Walk with Makmende: Designing Street Security in Nairobi
From the Field Series: A living case study of Makmende, which provides women in Nairobi with coordinated walking groups.
In our previous post, we described our prototype for a system of community-based walking groups that would escort women safely to and from their homes. But would an idea developed by a group of students really make sense in the context of an informal settlement in Kenya? How could we be sure that we had captured all the variables—variables that could either derail or bolster our project?
We had tried to validate our idea with partner organizations in Kenya, especially to make sure that our solution resonated with local residents in Mathare (our “users,” in d.school speak). Nonetheless, 10,000 miles and 11 time zones separated them from us, and we could glean only so much during midnight Skype calls to Nairobi. As a result, Makmende v0.1 was based on a set of assumptions and anecdotal evidence (such as the idea that women do indeed feel safer walking in groups, that people know how to send text messages, and that smartphones are ubiquitous). But before we felt comfortable implementing a pilot, we needed to know more.
We also recognized that the success of Makmende would require a strong human element: Would we be able to find people who were well-known and trusted by the community and who would be willing to participate as escorts for the walking groups? We would be asking people to wake up at 4:30 am and stay out until 11:00 pm, 6 days a week, and to walk through the most dangerous parts of their communities—all in an effort to provide a public benefit for their neighbors. Our main local partner, Mathare Youth Sports Association (MYSA), already told us that it felt uncomfortable with the idea of having their members participate as escorts, partly because they feared the escorts would be attacked. Instead, they suggested that we sound out the police force and local community-policing groups.

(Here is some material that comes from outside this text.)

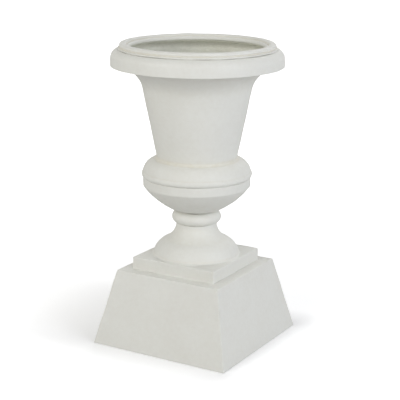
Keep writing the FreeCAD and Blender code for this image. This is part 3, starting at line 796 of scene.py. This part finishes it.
foam = closed_cell_foam()


# %% Woven tape
TAPE_VALLEY_SHADE, TAPE_RIDGE = "#7f8472", "#bcbfab"
YARN = 0.003  # metres


def woven_glass_tape():
    """Two sets of ridges, one round and one across, each hidden where the other passes over. The valleys
    between them are darker as painted shade.
    """
    material, tree, shader, _ = new_finish("woven_glass_tape_in_resin", {"Roughness": 0.35, "IOR": 1.53})
    flat = add(tree, "UVMap", uv_map="flat").outputs[0]
    cloth = add(tree, "Mapping", {"Vector": flat, "Scale": (1 / YARN, 1 / YARN, 1)})
    warp = add(tree, "TexWave", {"Vector": cloth.outputs[0], "Scale": 0.5}, bands_direction="X")
    weft = add(tree, "TexWave", {"Vector": cloth.outputs[0], "Scale": 0.5}, bands_direction="Y")
    over = add(tree, "TexChecker", {"Vector": cloth.outputs[0], "Scale": 1.0})
    height = add(tree, "Mix", {0: over.outputs["Fac"], 2: warp.outputs["Fac"], 3: weft.outputs["Fac"]})
    # The darker valleys of the weave are painted shade.
    colour = add(tree, "Mix", {0: height.outputs[0], 6: linear(TAPE_VALLEY_SHADE), 7: linear(TAPE_RIDGE)},
                 data_type="RGBA")
    skin = add(tree, "Bump", {"Height": height.outputs[0], "Strength": 0.6, "Distance": 0.0004})
    feed(shader, {"Base Color": colour.outputs[2], "Normal": skin.outputs[0]})
    return material


tape = woven_glass_tape()


# %% Pegs
NYLON, NYLON_PALE = "#dcd8c9", "#e8e5da"
FLOW_CLOUD = 0.008  # metres


def moulded_nylon():
    """A warm off-white with soft flow clouds and a satin skin."""
    material, tree, shader, place = new_finish("moulded_nylon", {"Roughness": 0.42, "IOR": 1.53})
    flow = add(tree, "TexNoise", {"Vector": place, "Scale": 1 / FLOW_CLOUD, "Detail": 3.0,
                                  "Distortion": 1.5})
    colour = add(tree, "Mix", {0: flow.outputs["Fac"], 6: linear(NYLON), 7: linear(NYLON_PALE)},
                 data_type="RGBA")
    skin = add(tree, "Bump", {"Height": flow.outputs["Fac"], "Strength": 0.1, "Distance": 0.0002})
    feed(shader, {"Base Color": colour.outputs[2], "Normal": skin.outputs[0]})
    return material


keep_node("locating_pegs", moulded_nylon())


# %% Small turned pieces
def small_turning(name, node, corners, rows, material, body="urn", at=0.0, solid=False, columns=96):
    """A small soft-edged turning from a template, moved to x = `at`. A solid one runs in to the axis."""
    outline = spread_out(softened(walk(corners), 0.3), rows)
    if solid:
        outline = to_the_axis(outline)
    outline[:, 1] += level(node)
    piece = make_piece(name, turned(outline, columns) + (at, 0, 0))
    if solid:
        close_poles(piece)
    piece.data.materials.append(material)
    return stand_for(piece, node, body)


small_turning("neck_gasket_foam", "neck_gasket", [
    (37.5, 0), (48.2, 0, 0.4), (48.2, 2), (37.5, 2, 0.4),
], 60, foam, columns=192)
small_turning("seal_washer_rubber", "bowl_seal_washer", [
    (ROD_HOLE, 0), (12, 0, 0.2), (12, 2), (ROD_HOLE, 2),
], 60, seal_rubber)
small_turning("drain_grommet_rubber", "drain_grommet", [
    (5.3, 0), (10.5, 0), (10.5, 2), (8, 2), (8, 17), (10.5, 17), (10.5, 19), (5.3, 19),
], 110, seal_rubber, at=DRAIN_PLACE)
small_turning("seam_tape", "seam_strip", [
    (128.9, 0), (131.2, 0), (131.2, 26), (128.9, 26),
], 40, tape, columns=256)
small_turning("plug_with_grip", "drain_plug", [
    (-8, 0), (4, 0), (5, 1), (5, 20), (9, 20), (9, 23), (3, 23), (3, 27, 1.5), (3, 33), (-8, 33),
], 150, plug_rubber, body="plug", at=DRAIN_PLACE, solid=True)

# %% [markdown]
# ## The studio
#
# The urn stands on a plain pale floor in soft light. The world is white to the camera, to mirrors and
# through glass, and dimmer to the surfaces it lights, so the picture's ground is white while colours
# render about as they are written. Wide lamps in front, on the right and behind add a gentle direction.

# %% World and floor
AMBIENT = 0.376


def white_world():
    """White where it is seen, AMBIENT where it lights a surface."""
    world = bpy.data.worlds.new("studio")
    bpy.context.scene.world = world
    world.use_nodes = True
    tree = world.node_tree
    ray = add(tree, "LightPath").outputs
    seen = add(tree, "Math", {0: ray["Is Camera Ray"], 1: ray["Is Glossy Ray"]}, operation="MAXIMUM")
    seen = add(tree, "Math", {0: seen.outputs[0], 1: ray["Is Transmission Ray"]}, operation="MAXIMUM")
    strength = add(tree, "MapRange", {"Value": seen.outputs[0], "To Min": AMBIENT, "To Max": 1.0})
    ground = tree.nodes["Background"]
    ground.inputs["Color"].default_value = linear("#ffffff")
    tree.links.new(strength.outputs[0], ground.inputs["Strength"])


FLOOR_HALF = 12.0
FLOOR_COLOUR, FLOOR_SEEN = "#d6d6d6", "#ffffff"
FOOTPRINT, LEFT_SHARE, RIGHT_SHARE = 0.197, 0.35, 1.8
NEAR_GLOW, OPEN_GLOW, OPEN_AT = 0.08, 0.36, 0.115
FAR_FROM, FAR_TO, FAR_GLOW = 0.6, 1.8, 0.7


def glow_round_the_urn(tree, place):
    """The glow by how far a point lies outside the footprint.

    Steps to either side count by its share, so the glow stays low farther out on the left and paints the
    shadow longer there. Far out, a second term lifts the sheet to the white of the ground.
    """
    x, y, _ = add(tree, "SeparateXYZ", {0: place}).outputs
    rightward, leftward = (add(tree, "Math", {0: x, 1: share, 2: -abs(share) * FOOTPRINT},
                               operation="MULTIPLY_ADD") for share in (RIGHT_SHARE, -LEFT_SHARE))
    sideways = add(tree, "Math", {0: rightward.outputs[0], 1: leftward.outputs[0]}, operation="MAXIMUM")
    depth = add(tree, "Math", {0: y}, operation="ABSOLUTE")
    endways = add(tree, "Math", {0: depth.outputs[0], 1: FOOTPRINT}, operation="SUBTRACT")
    both = add(tree, "CombineXYZ", {0: sideways.outputs[0], 1: endways.outputs[0]})
    outside = add(tree, "VectorMath", {0: both.outputs[0], 1: (0, 0, 0)}, operation="MAXIMUM")
    gap = add(tree, "VectorMath", {0: outside.outputs[0]}, operation="LENGTH").outputs["Value"]
    near = add(tree, "MapRange", {"Value": gap, "From Max": OPEN_AT, "To Min": NEAR_GLOW,
                                  "To Max": OPEN_GLOW})
    away = add(tree, "VectorMath", {0: place}, operation="LENGTH").outputs["Value"]
    far = add(tree, "MapRange", {"Value": away, "From Min": FAR_FROM, "From Max": FAR_TO,
                                 "To Max": FAR_GLOW}, interpolation_type="SMOOTHSTEP")
    return add(tree, "Math", {0: near.outputs[0], 1: far.outputs[0]}, operation="ADD").outputs[0]


def studio_floor():
    """A flat sheet that the camera sees white.

    It glows for the camera only, and less beside the urn, so the shadow there stays and the open floor is
    as white as the ground.
    """
    corners = np.array([(-1, -1, 0), (1, -1, 0), (1, 1, 0), (-1, 1, 0)]) * FLOOR_HALF
    mesh = bpy.data.meshes.new("floor")
    mesh.from_pydata(corners, [], [(0, 1, 2, 3)])
    floor = bpy.data.objects.new("floor", mesh)
    bpy.context.scene.collection.objects.link(floor)
    material, tree, shader, place = new_finish("studio_paper", {"Roughness": 0.9, "Specular IOR Level": 0.1,
                                                                "Emission Color": linear("#ffffff")})
    seen = add(tree, "LightPath").outputs["Is Camera Ray"]
    sheet = add(tree, "Mix", {0: seen, 6: linear(FLOOR_COLOUR), 7: linear(FLOOR_SEEN)}, data_type="RGBA")
    # The glow is painted light, and its dip beside the urn is a painted shadow.
    shown = add(tree, "Math", {0: seen, 1: glow_round_the_urn(tree, place)}, operation="MULTIPLY")
    feed(shader, {"Base Color": sheet.outputs[2], "Emission Strength": shown.outputs[0]})
    mesh.materials.append(material)


white_world()
studio_floor()


# %% Lamps
def softbox(name, place, aim, size, watts, tint="#ffffff"):
    """A square lamp at a place, facing a point, all in metres. The tint is the colour of its cloth."""
    lamp = bpy.data.lights.new(name, "AREA")
    lamp.shape, lamp.size, lamp.energy, lamp.color = "SQUARE", size, watts, linear(tint)[:3]
    box = bpy.data.objects.new(name, lamp)
    box.location = place
    box.rotation_euler = (Vector(aim) - Vector(place)).to_track_quat("-Z", "Y").to_euler()
    bpy.context.scene.collection.objects.link(box)
    print(f"{name}: {watts} W, {size} m wide, {Vector(place).length:.1f} m away")


softbox("left front", (-1.0, -3.5, 2.1), (0, 0, 0.5), 2.0, 59, "#fffefa")
softbox("right front", (3.5, -1.0, 2.0), (0, 0, 0.5), 2.0, 41, "#f5f8ff")
softbox("right", (3.8, 0.4, 1.2), (0, 0, 0.4), 2.0, 28, "#f5f8ff")
softbox("behind", (-0.6, 3.2, 3.0), (0, 0, 0.4), 2.5, 27)

# %% [markdown]
# ## The camera
#
# The camera stands in front and to one side, a little above the rim, and looks down on the object. Its
# place and turn were worked out from the corners of the pedestal and the ellipses of the rings.

# %% Camera
BEARING, AIM, PITCH_DOWN, ROLL = (math.radians(a) for a in (30.498, 30.329, 15.027, 0.436))
CAMERA_AWAY, CAMERA_HEIGHT = 2.991, 1.1774
SENSOR_WIDTH, FOCAL_LENGTH = 36.0, 106.14  # millimetres
eye = Vector((math.sin(BEARING) * CAMERA_AWAY, -math.cos(BEARING) * CAMERA_AWAY, CAMERA_HEIGHT))
level_sight = math.cos(PITCH_DOWN)
sight = Vector((-math.sin(AIM) * level_sight, math.cos(AIM) * level_sight, -math.sin(PITCH_DOWN)))
lens = bpy.data.cameras.new("camera")
lens.sensor_width, lens.lens = SENSOR_WIDTH, FOCAL_LENGTH
camera = bpy.data.objects.new("camera", lens)
camera.rotation_mode = "QUATERNION"
camera.rotation_quaternion = sight.to_track_quat("-Z", "Y") @ Quaternion((0, 0, 1), ROLL)
camera.location = eye
bpy.context.scene.collection.objects.link(camera)
bpy.context.scene.camera = camera
bpy.context.scene.view_settings.view_transform = "Standard"
print("camera at", [round(c, 3) for c in eye])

But we knew essentially nothing about these institutions—would our project be something they wanted and had the ability to take on? Police corruption is often a serious issue in informal settlements—would local residents trust us if we worked with the police? Would our new partners be able to find appropriate individuals to serve as escorts?
Over the summer, we traveled to Kenya to try and fill these gaps in our knowledge. First, we conducted a survey of 440 households in Mathare to collect some quantitative data about our users (and since Mathare is an informal settlement, such data are virtually unique). The survey in itself was quite a challenge, as we had to rely on local enumerators who had no previous data collection training. In addition, language and cultural barriers complicated our work in unexpected ways. For example, the survey asked respondents whether they personally owned a mobile phone, but in Mathare, sometimes a whole household shares access to a single phone. Phrasing the question as we did was akin to asking an American: “Do you personally own a landline?”
These challenges aside, we did learn several important things. First, about half of our respondents told us that they did indeed need to leave their homes during dawn and dusk hours, and women overwhelmingly felt that walking in a group improved safety. These findings gave us confidence that both the safety problem as we had framed it and our proposed solution to that problem resonated with the community.
On the technical side, we confirmed that mobile phone penetration is high, but we were surprised to find that, even in Mathare—one of the poorest settlements in Kenya—people overwhelmingly prefer (more expensive) voice calls to text messaging. Given this finding, we thought it would be a good idea to give our users the option of calling the escorts directly to find out the location of walking groups, as opposed to sending a text message to the Makmende hotline as we originally envisioned. This was one area where a simple local solution made more sense than what we envisioned in our class.
During our summer trip, we also met extensively with the police and community-policing groups. We were gratified to learn that both groups were enthusiastic about deploying Makmende as a tool to improve neighborhood safety and that they could help us identify trusted local community members who would be willing to play the escort role. Furthermore, our new partners agreed that the community would be introduced to the escorts at a community forum (baraza), where community members could veto any candidates they disliked.
Our partner meetings also helped generate design improvements. For example, the police district officer asked us: if we could use technology to let users know about the real-time location of escort groups, could we share that information with the police as well? And what if we gave the escorts a quick and easy way to alert the police if they ran into trouble—say, a panic button that, when pushed, could draw police to a particular GPS location? Such a tool would be useful in Mathare, where police response times are often excruciatingly slow, in part because officers have trouble locating where the trouble is (there are no street names or addresses in Mathare).
As we began to tweak our project design, incorporating the new information we learned during our trip, we started to think differently about our approach. Slowly, we realized that the technology we were bringing to Kenya was less useful for distributing location information to users (who could, after all, simply call the escorts directly) and more useful for alerting the police to crime hotspots in real time. Group walking still made sense, but we were less sure about how necessary our fancy gadgets were to the endeavor. Certainly the involvement of technology has galvanized the community around the idea of an escort service, but in the end, Makmende will stand or fall because of community buy-in, not because of any value a smartphone can add.